Based on a survey of 119 RIMS members as well as existing research, the report, “Risk Reports and Perceptions,” finds that the greater quantification of risks is not always desirable if it comes at the expense of qualitative assessments.
“Many risk management methods suggest the need to quantify risk information to create comparable information across risks and allow for comparisons to risk appetites,” according to the report. “However, if quantification causes managers to question the underlying information and creates potential uncertainty for board members, then quantification may not necessarily aid the risk management process.”
Ultimately, the decision of whether to stress qualitative and quantitative metrics regarding a risk will depend on the type of risk and the availability of data, the report finds.

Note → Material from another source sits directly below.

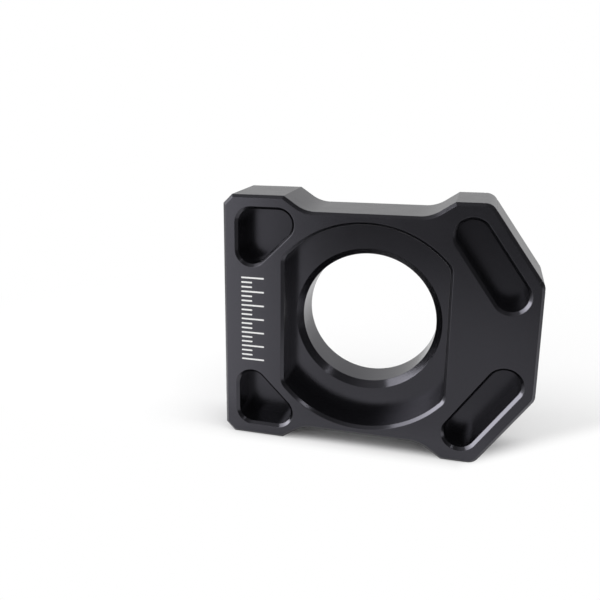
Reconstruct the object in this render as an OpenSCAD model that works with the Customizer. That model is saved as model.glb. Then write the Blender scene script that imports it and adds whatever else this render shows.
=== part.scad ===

“For risks that are well-understood and impact risk areas such as operations where data and models for calculating likelihood and impact are well-defined, specific point estimates may be appropriate,” according to the report. “When considering strategic risks that do not have a specific calculation model and underlying data is more subjective, the use of qualitative report formats may assist in communicating the potential issues to the board.”
Three professors at the Farmer School of Business at Miami University authored the report, which requires registration. They are Dale Stoel, associate professor of accountancy; Brian Ballou, Ernst & Young professor of accountancy and co-director of the Center for Business Excellence; and Dan Heitger, Deloitte professor of accountancy and co-director at the Center for Business Excellence.